The opener was a moment to highlight the eviscerating pace and passing ability Liverpool possess. Raheem Sterling threaded a ball through the Swansea defence which, as it was struck with the outside of his right foot, arced perfectly into the path of the on-running Sturridge.

He accepted it without breaking stride, taking the ball past Michel Vorm and accepting an open goal, scoring in his eighth consecutive league game.

“He just looks like he can score in every game,” Rodgers said.

Two masterpieces from midfielders followed as men who were rivals for a place in the Liverpool side traded beautiful strikes.
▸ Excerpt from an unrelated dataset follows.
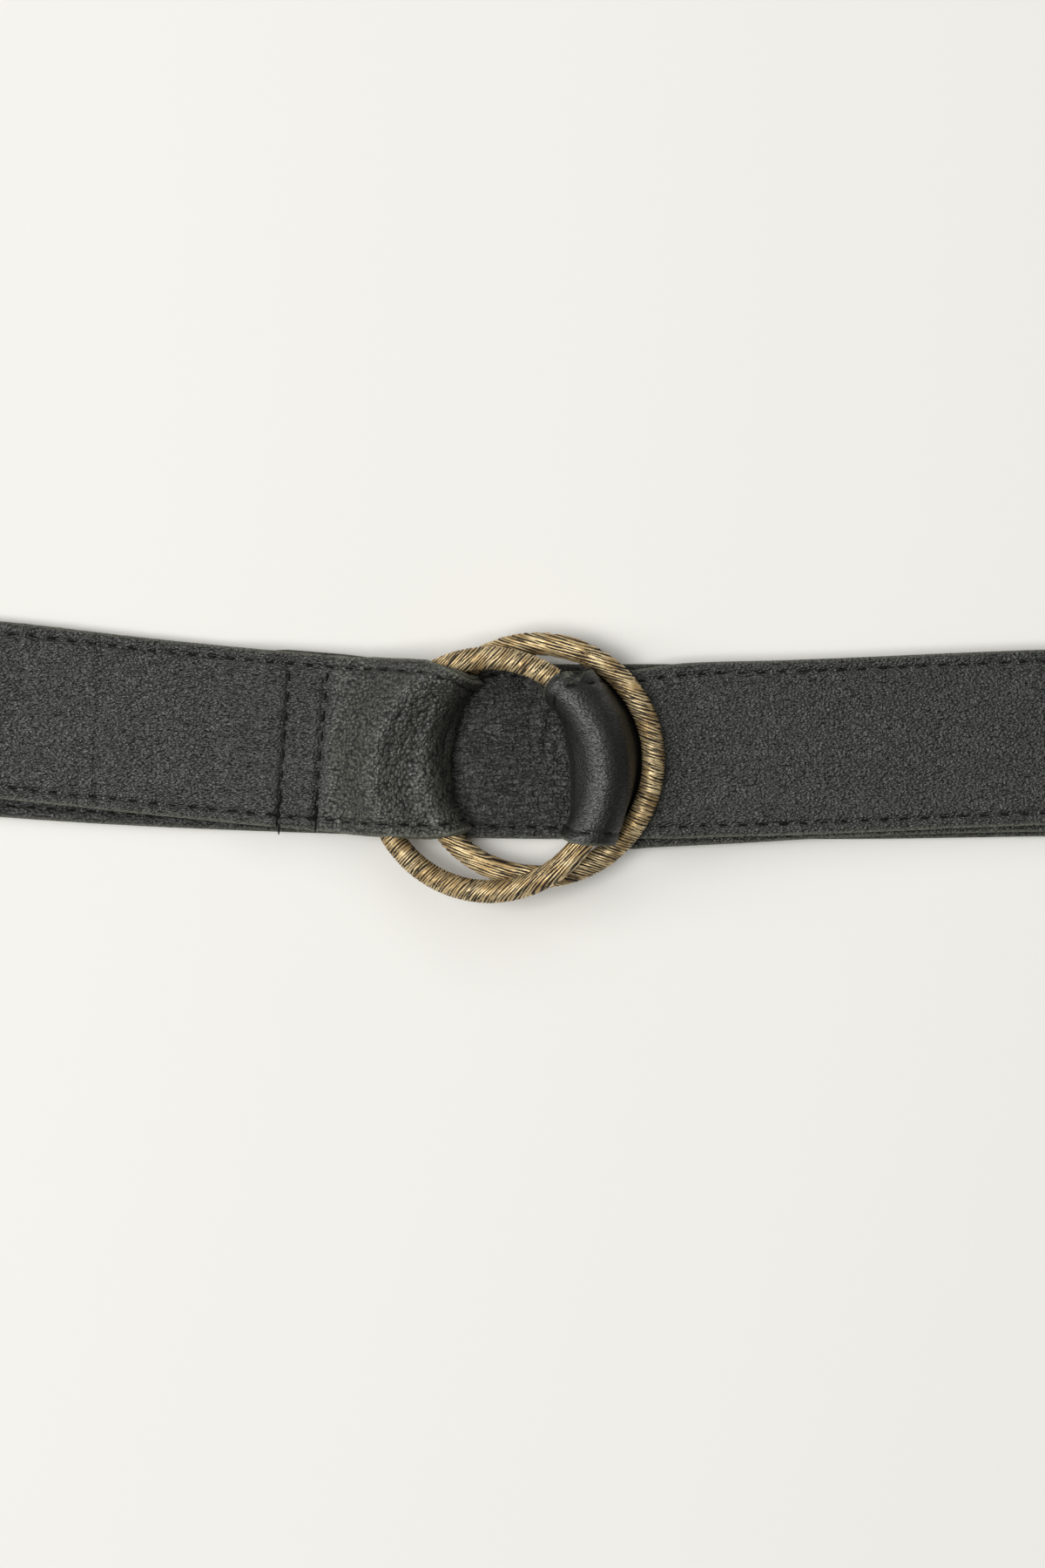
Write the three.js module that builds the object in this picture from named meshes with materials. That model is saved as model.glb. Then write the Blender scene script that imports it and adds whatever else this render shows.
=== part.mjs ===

Both followed a pass from the right, with Sturridge teeing up Henderson for a stunning finish.

Then Jonjo Shelvey, sold to Swansea in the summer, emulated his former colleague with an inch-perfect, first-time strike when Nathan Dyer found him.

If it was hard to fault the Liverpool defence then, their shortcomings were advertised by goals that sandwiched Sturridge’s second, which the unmarked striker headed in from Suarez’s cross.

They amounted to an unfortunate double for Martin Skrtel, with Bony twice the beneficiary.

First the Ivorian applied a glancing header to Jonathan de Guzman’s free kick, but the telling touch came off Skrtel’s shoulder, wrong-footing goalkeeper Simon Mignolet and showing why set-piece concessions have pockmarked Liverpool’s season.

Then, as Nathan Dyer crossed and Daniel Agger headed clear, Skrtel dragged Bony down. Referee Mike Jones pointed to the spot and Swansea’s record buy sent Mignolet the wrong way.

“I didn’t think it was a free-kick and it was never a penalty,” said Rodgers, who nevertheless admitted: “We concede poor goals.”

Thankfully for him, they score an abundance of them, often in style. Henderson, seen as a £16 million (Dh97.7m) misfit when he arrived, helped justify that price tag with the winner.

“He showed great leadership,” Rodgers said.

And this game, in its flawed, fabulous way, had a greatness of its own. The same may be said of Liverpool’s title challenge.

Even if the suspicion is that, sooner or later, such error-riddled defending will end it – “up until now we have got away with it,” said Rodgers – it has been a crazy, compelling ride.